(Records that describe objects)
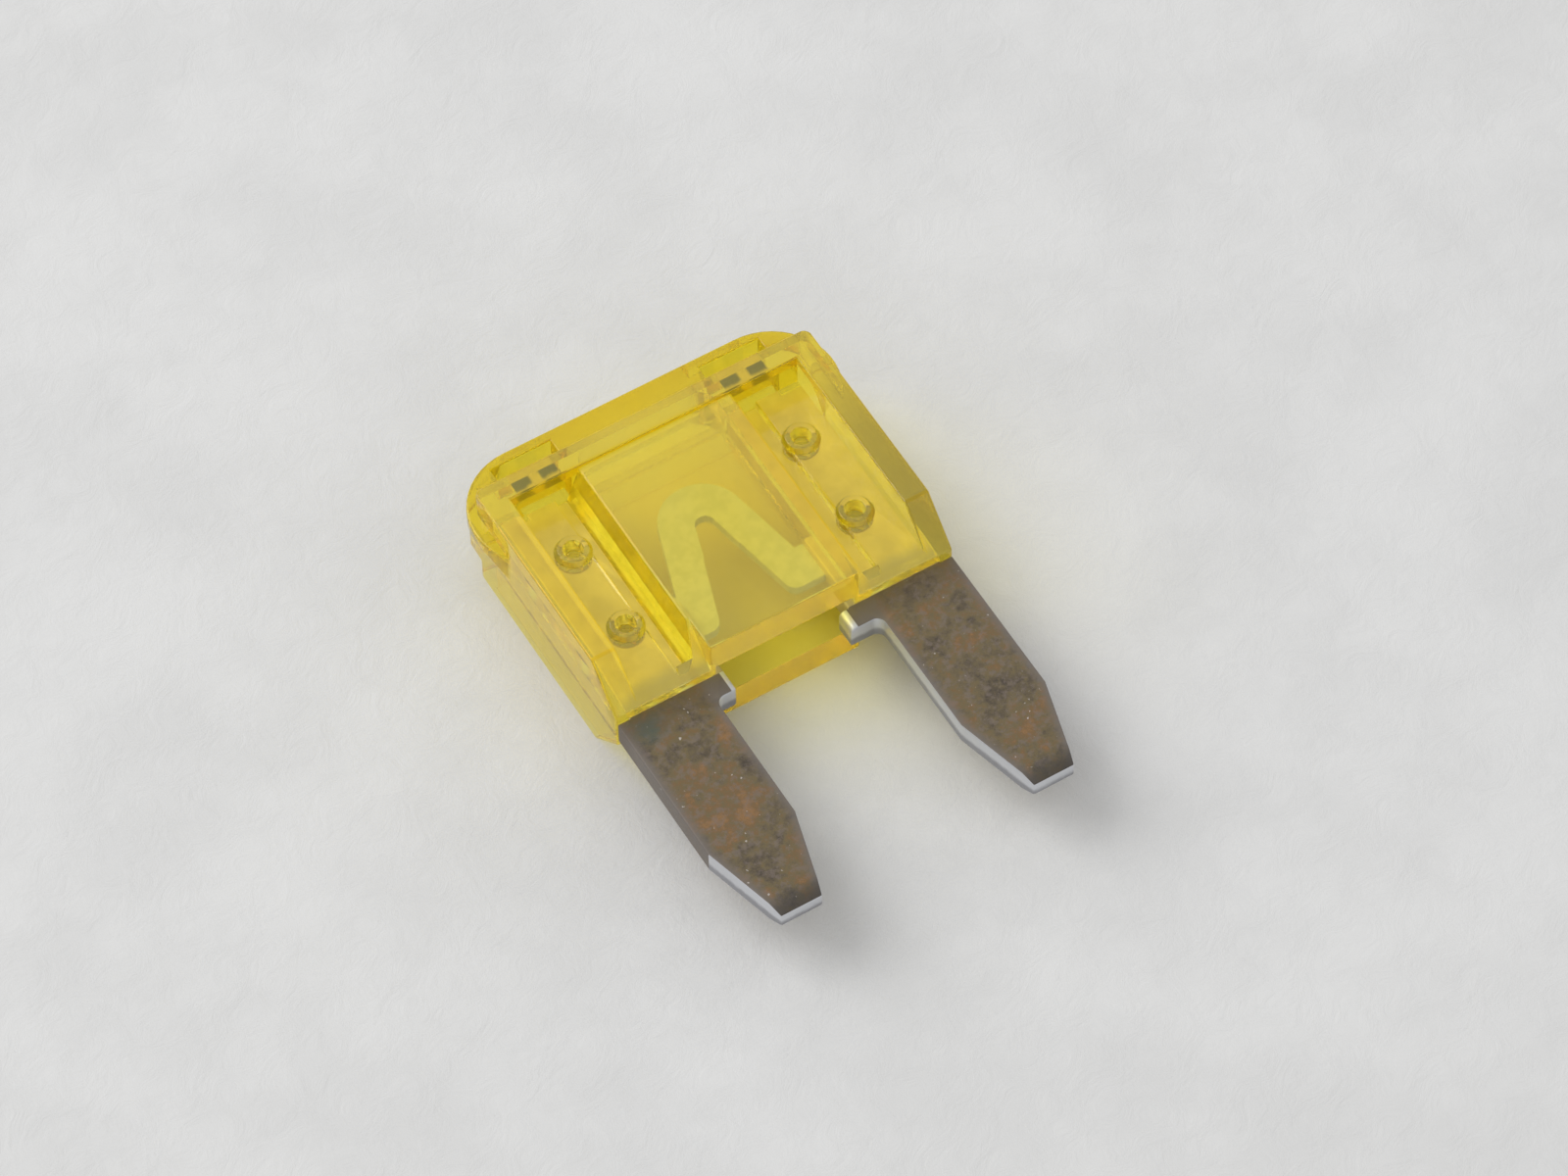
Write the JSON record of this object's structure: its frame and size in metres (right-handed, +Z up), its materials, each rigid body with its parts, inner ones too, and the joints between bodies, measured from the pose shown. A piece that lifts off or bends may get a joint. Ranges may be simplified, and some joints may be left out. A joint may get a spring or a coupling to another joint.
{
  "type": "blade fuse",
  "caption": "Miniature automotive blade fuse: a transparent yellow moulded housing over a stamped metal element with a thin fusible link.",
  "frame": {"origin": "middle of the bounding box, on the surface that the fuse lies on", "axes": "+X across the two blades, +Y along the fuse from the blade tips to the head, +Z up through its thickness"},
  "size_m": [0.0114, 0.0164, 0.0039],
  "materials": {
    "clear_yellow_plastic": "glossy transparent yellow polycarbonate, straight from a polished mould",
    "tarnished_zinc": "zinc alloy, mottled brown and grey tarnish on the blade faces, bare bright metal on cut edges and the link"
  },
  "bodies": {
    "root": {"housing": "clear_yellow_plastic", "fuse_element": "tarnished_zinc"}
  },
  "joints": []
}
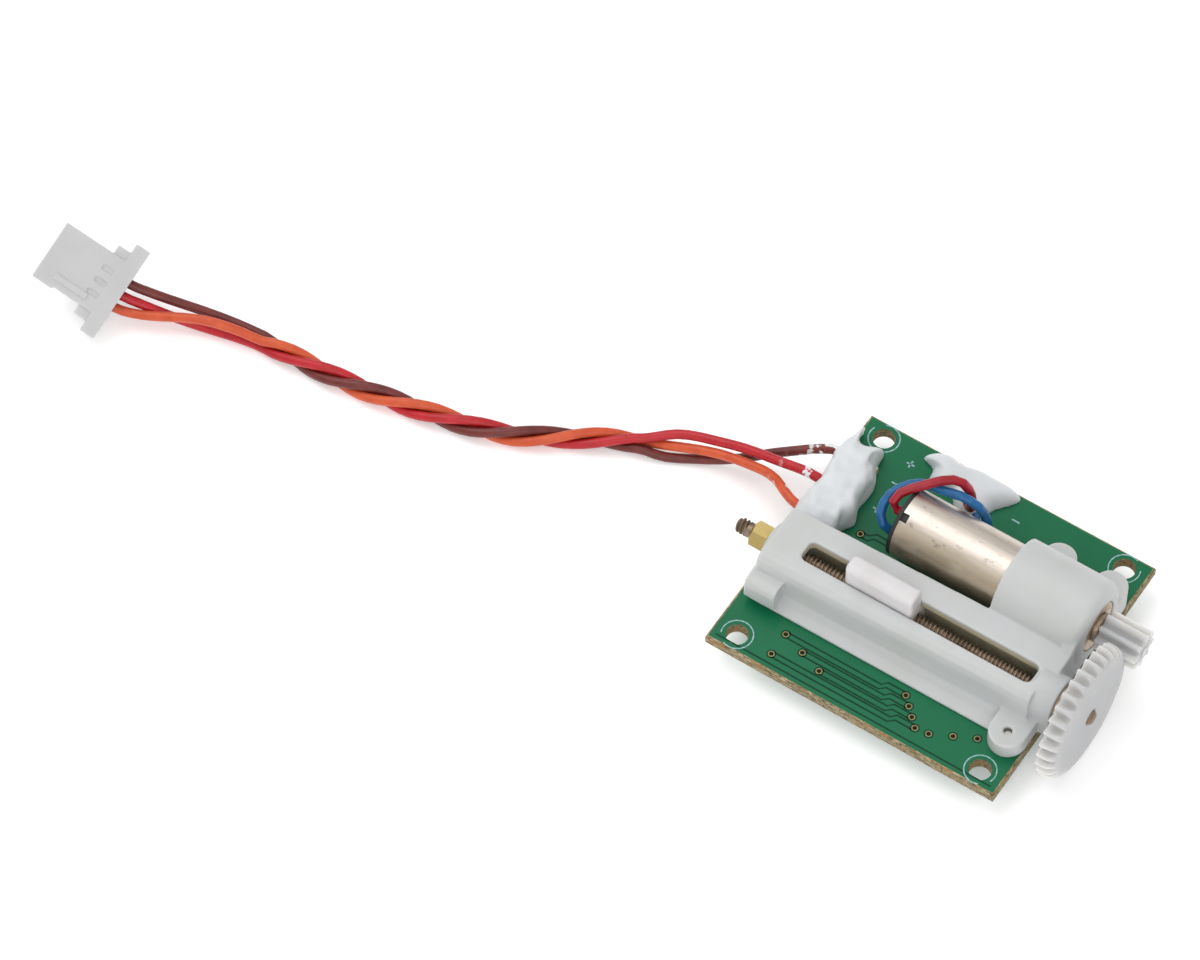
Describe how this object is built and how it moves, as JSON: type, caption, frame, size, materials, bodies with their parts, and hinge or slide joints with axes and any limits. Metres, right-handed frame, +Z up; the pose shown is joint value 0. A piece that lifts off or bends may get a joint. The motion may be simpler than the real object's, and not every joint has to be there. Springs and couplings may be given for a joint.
{
  "type": "micro linear servo",
  "caption": "Micro linear servo: a geared motor turns a lead screw that slides an output block along a slotted rail, on a circuit board with a three-wire lead and plug.",
  "frame": {"origin": "middle of the four board holes, on the board's underside", "axes": "+X along the lead screw from its nut to its gear, +Y from the lead screw towards the motor, +Z up from the board"},
  "size_m": [0.067, 0.0195, 0.0082],
  "materials": {
    "board_laminate": "solder-masked fibreglass",
    "carbon_film": "printed carbon",
    "white_moulding": "slightly translucent moulding",
    "spring_metal": "bright sprung leaf",
    "bronze_screw": "dark bronze thread",
    "brass": "turned brass",
    "plated_steel": "nickel-plated, drawn",
    "black_moulding": "black moulding",
    "sintered_bronze": "sintered",
    "magnet_metal": "ground magnet",
    "copper": "copper",
    "steel_shaft": "ground steel",
    "wire_brown": "insulation",
    "wire_red": "insulation",
    "wire_orange": "insulation",
    "wire_blue": "insulation",
    "clear_white_glue": "cured adhesive",
    "chip_epoxy": "moulded epoxy",
    "tinned_metal": "tinned",
    "ceramic_tan": "ceramic",
    "ceramic_black": "ceramic",
    "solder": "solder",
    "screw_steel": "blackened steel"
  },
  "bodies": {
    "board": {"circuit_board": "board_laminate", "resistive_track": "carbon_film", "servo_frame": "white_moulding", "lead_screw_bush": "brass", "motor_can": "plated_steel", "motor_end_cap": "black_moulding", "motor_front_bush": "sintered_bronze", "motor_rear_bush": "sintered_bronze", "motor_magnet": "magnet_metal", "motor_brushes": "spring_metal", "motor_wire_blue": "wire_blue", "motor_wire_red": "wire_red", "lead_wire_brown": "wire_brown", "lead_wire_red": "wire_red", "lead_wire_orange": "wire_orange", "plug_housing": "white_moulding", "plug_terminals": "tinned_metal", "cable_glue": "clear_white_glue", "motor_wire_glue": "clear_white_glue", "controller_chip": "chip_epoxy", "controller_legs": "tinned_metal", "motor_driver_chip": "chip_epoxy", "motor_driver_legs": "tinned_metal", "board_capacitors": "ceramic_tan", "board_resistors": "ceramic_black", "solder_joints": "solder", "frame_screws": "screw_steel"},
    "screw": {"lead_screw": "bronze_screw", "retaining_nut": "brass", "thrust_collar": "brass", "screw_gear": "white_moulding"},
    "rotor": {"motor_shaft": "steel_shaft", "motor_coil": "copper", "motor_hub": "black_moulding", "motor_commutator": "copper", "motor_pinion": "white_moulding"},
    "carriage": {"slider": "white_moulding", "wiper_contact": "spring_metal"}
  },
  "joints": [
    {"name": "slider_slide", "type": "slide", "parent": "board", "child": "carriage", "axis": [1, 0, 0], "range_m": [-0.00266, 0.0074]},
    {"name": "lead_screw_spin", "type": "hinge", "parent": "board", "child": "screw", "pos_m": [0, -0.0026, 0.00274], "axis": [-1, 0, 0], "range_deg": [-3840.4, 10666]},
    {"name": "motor_spin", "type": "hinge", "parent": "board", "child": "rotor", "pos_m": [0, 0.00223, 0.00342], "axis": [-1, 0, 0], "range_deg": [-41302, 14852.8]}
  ],
  "couplings": [
    {"joint": "lead_screw_spin", "follows": "slider_slide", "rad_per_m": 25133},
    {"joint": "motor_spin", "follows": "slider_slide", "rad_per_m": -97389}
  ]
}
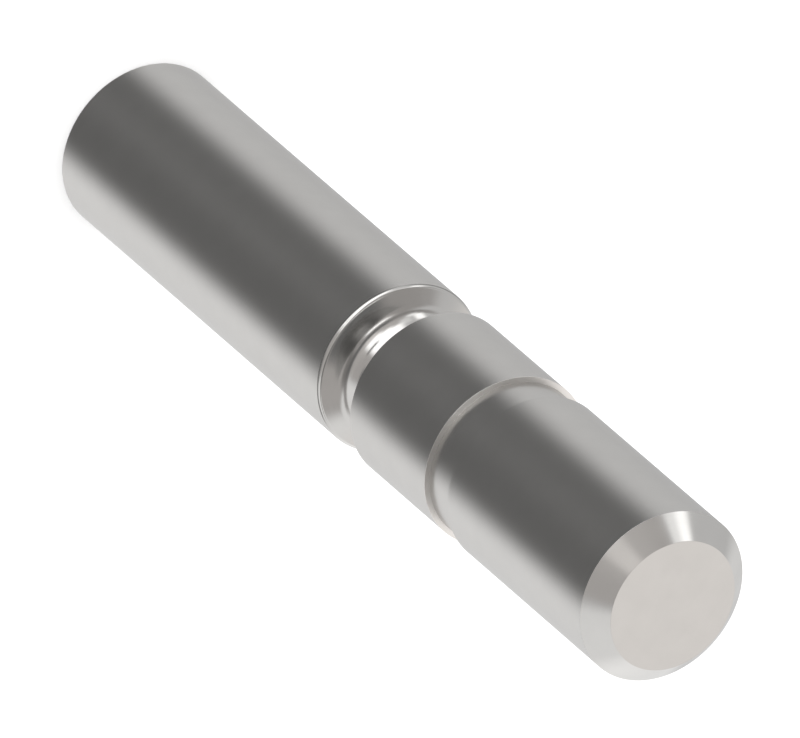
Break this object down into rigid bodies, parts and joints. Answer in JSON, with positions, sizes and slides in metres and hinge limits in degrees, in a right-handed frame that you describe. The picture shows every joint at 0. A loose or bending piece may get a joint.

» To be done:
Extract every entry above as it appears.

» In response:
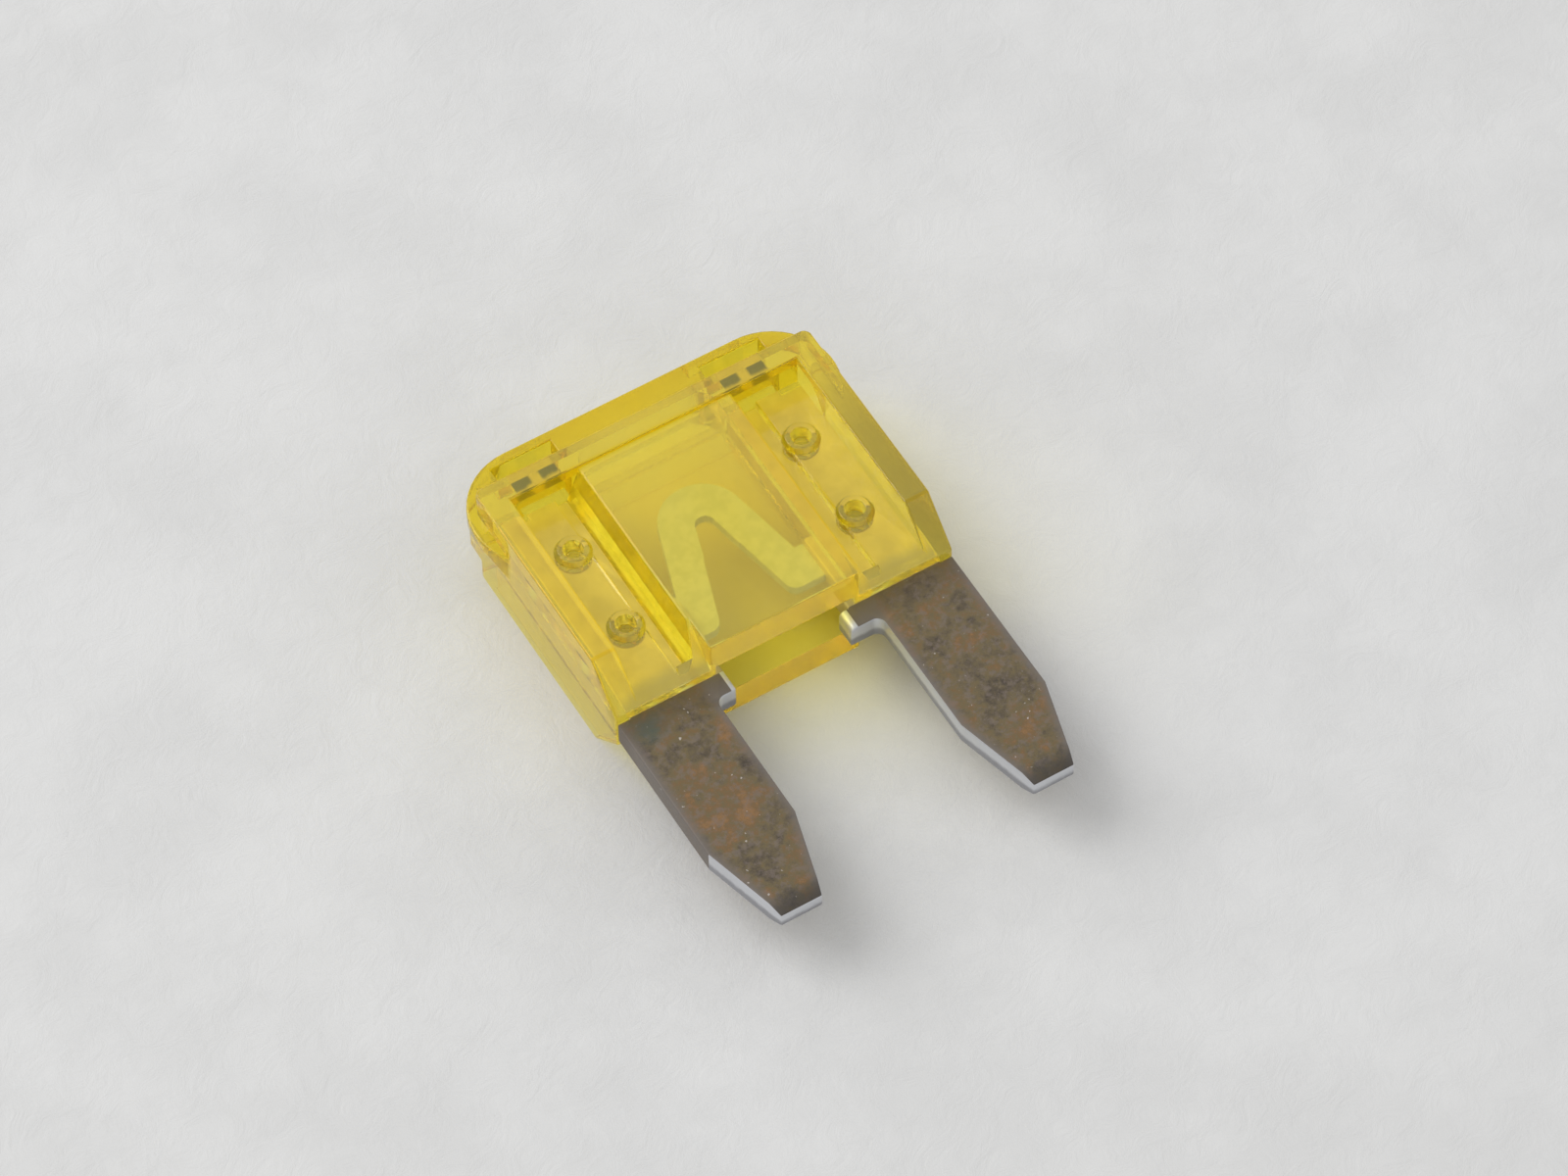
Write the JSON record of this object's structure: its frame and size in metres (right-handed, +Z up), its materials, each rigid body with its parts, inner ones too, and the joints between bodies, measured from the pose shown. A piece that lifts off or bends may get a joint. Ranges may be simplified, and some joints may be left out. A joint may get a spring or a coupling to another joint.
{
  "type": "blade fuse",
  "caption": "Miniature automotive blade fuse: a transparent yellow moulded housing over a stamped metal element with a thin fusible link.",
  "frame": {"origin": "middle of the bounding box, on the surface that the fuse lies on", "axes": "+X across the two blades, +Y along the fuse from the blade tips to the head, +Z up through its thickness"},
  "size_m": [0.0114, 0.0164, 0.0039],
  "materials": {
    "clear_yellow_plastic": "glossy transparent yellow polycarbonate, straight from a polished mould",
    "tarnished_zinc": "zinc alloy, mottled brown and grey tarnish on the blade faces, bare bright metal on cut edges and the link"
  },
  "bodies": {
    "root": {"housing": "clear_yellow_plastic", "fuse_element": "tarnished_zinc"}
  },
  "joints": []
}
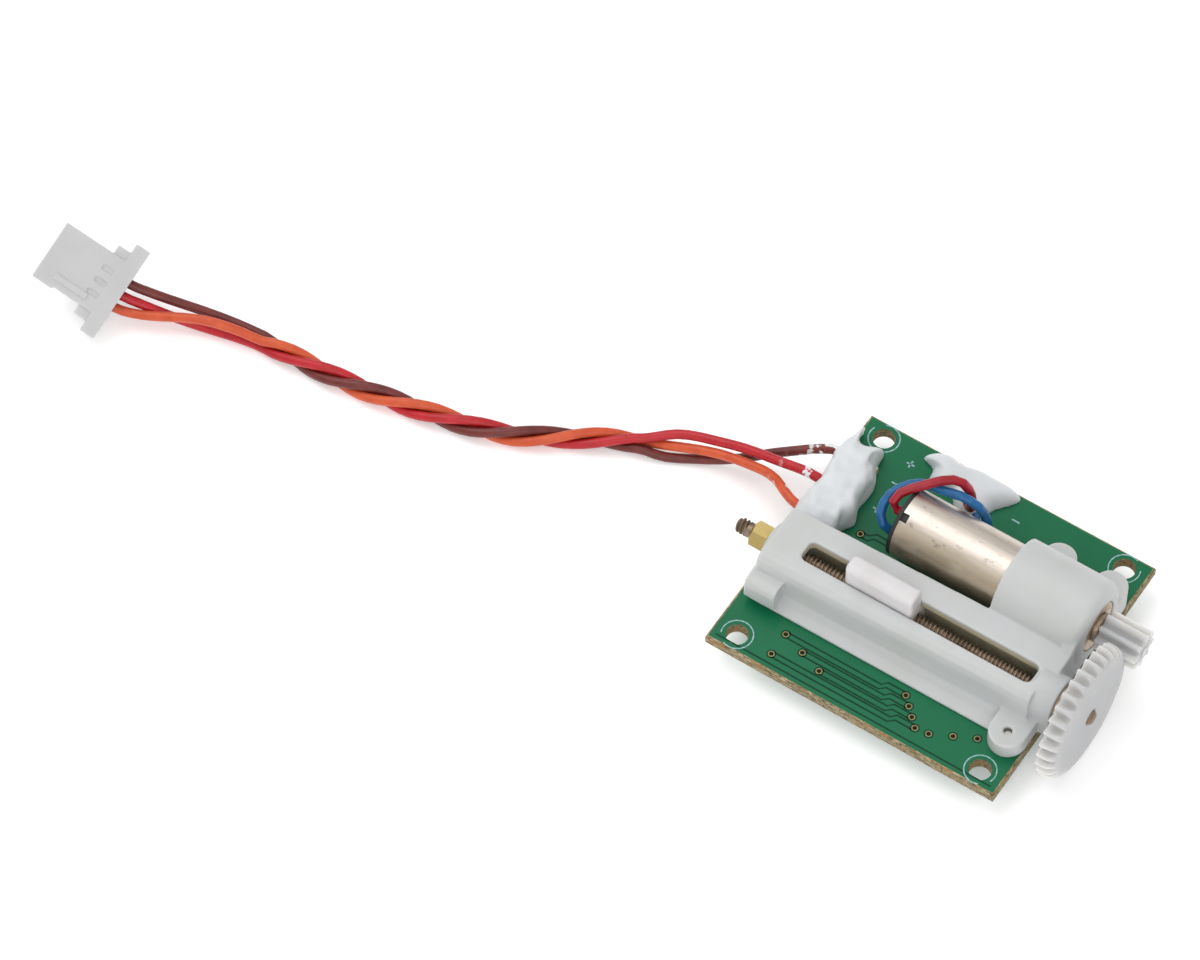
Describe how this object is built and how it moves, as JSON: type, caption, frame, size, materials, bodies with their parts, and hinge or slide joints with axes and any limits. Metres, right-handed frame, +Z up; the pose shown is joint value 0. A piece that lifts off or bends may get a joint. The motion may be simpler than the real object's, and not every joint has to be there. Springs and couplings may be given for a joint.
{
  "type": "micro linear servo",
  "caption": "Micro linear servo: a geared motor turns a lead screw that slides an output block along a slotted rail, on a circuit board with a three-wire lead and plug.",
  "frame": {"origin": "middle of the four board holes, on the board's underside", "axes": "+X along the lead screw from its nut to its gear, +Y from the lead screw towards the motor, +Z up from the board"},
  "size_m": [0.067, 0.0195, 0.0082],
  "materials": {
    "board_laminate": "solder-masked fibreglass",
    "carbon_film": "printed carbon",
    "white_moulding": "slightly translucent moulding",
    "spring_metal": "bright sprung leaf",
    "bronze_screw": "dark bronze thread",
    "brass": "turned brass",
    "plated_steel": "nickel-plated, drawn",
    "black_moulding": "black moulding",
    "sintered_bronze": "sintered",
    "magnet_metal": "ground magnet",
    "copper": "copper",
    "steel_shaft": "ground steel",
    "wire_brown": "insulation",
    "wire_red": "insulation",
    "wire_orange": "insulation",
    "wire_blue": "insulation",
    "clear_white_glue": "cured adhesive",
    "chip_epoxy": "moulded epoxy",
    "tinned_metal": "tinned",
    "ceramic_tan": "ceramic",
    "ceramic_black": "ceramic",
    "solder": "solder",
    "screw_steel": "blackened steel"
  },
  "bodies": {
    "board": {"circuit_board": "board_laminate", "resistive_track": "carbon_film", "servo_frame": "white_moulding", "lead_screw_bush": "brass", "motor_can": "plated_steel", "motor_end_cap": "black_moulding", "motor_front_bush": "sintered_bronze", "motor_rear_bush": "sintered_bronze", "motor_magnet": "magnet_metal", "motor_brushes": "spring_metal", "motor_wire_blue": "wire_blue", "motor_wire_red": "wire_red", "lead_wire_brown": "wire_brown", "lead_wire_red": "wire_red", "lead_wire_orange": "wire_orange", "plug_housing": "white_moulding", "plug_terminals": "tinned_metal", "cable_glue": "clear_white_glue", "motor_wire_glue": "clear_white_glue", "controller_chip": "chip_epoxy", "controller_legs": "tinned_metal", "motor_driver_chip": "chip_epoxy", "motor_driver_legs": "tinned_metal", "board_capacitors": "ceramic_tan", "board_resistors": "ceramic_black", "solder_joints": "solder", "frame_screws": "screw_steel"},
    "screw": {"lead_screw": "bronze_screw", "retaining_nut": "brass", "thrust_collar": "brass", "screw_gear": "white_moulding"},
    "rotor": {"motor_shaft": "steel_shaft", "motor_coil": "copper", "motor_hub": "black_moulding", "motor_commutator": "copper", "motor_pinion": "white_moulding"},
    "carriage": {"slider": "white_moulding", "wiper_contact": "spring_metal"}
  },
  "joints": [
    {"name": "slider_slide", "type": "slide", "parent": "board", "child": "carriage", "axis": [1, 0, 0], "range_m": [-0.00266, 0.0074]},
    {"name": "lead_screw_spin", "type": "hinge", "parent": "board", "child": "screw", "pos_m": [0, -0.0026, 0.00274], "axis": [-1, 0, 0], "range_deg": [-3840.4, 10666]},
    {"name": "motor_spin", "type": "hinge", "parent": "board", "child": "rotor", "pos_m": [0, 0.00223, 0.00342], "axis": [-1, 0, 0], "range_deg": [-41302, 14852.8]}
  ],
  "couplings": [
    {"joint": "lead_screw_spin", "follows": "slider_slide", "rad_per_m": 25133},
    {"joint": "motor_spin", "follows": "slider_slide", "rad_per_m": -97389}
  ]
}
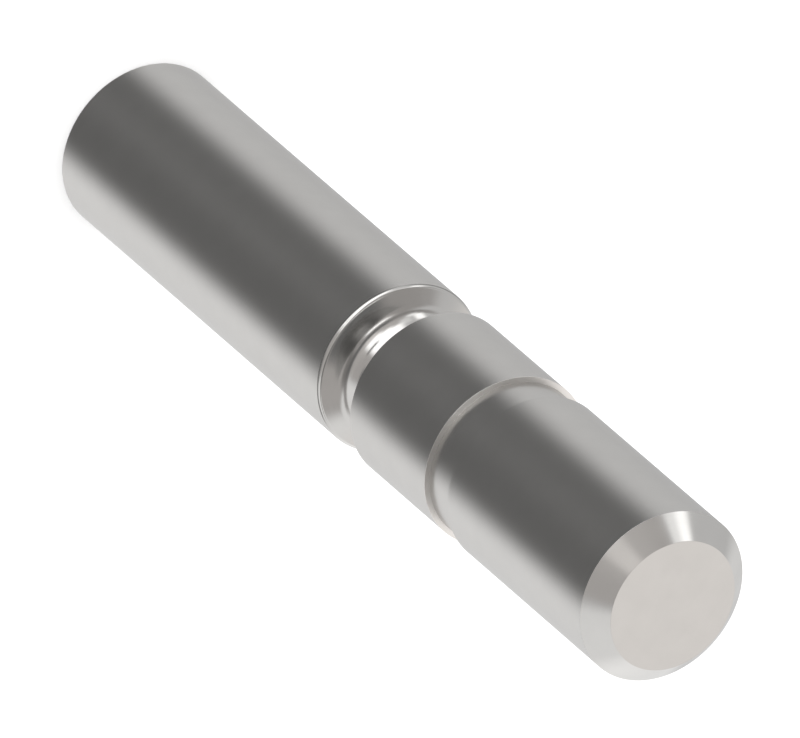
Break this object down into rigid bodies, parts and joints. Answer in JSON, with positions, sizes and slides in metres and hinge limits in degrees, in a right-handed frame that you describe. The picture shows every joint at 0. A loose or bending piece may get a joint.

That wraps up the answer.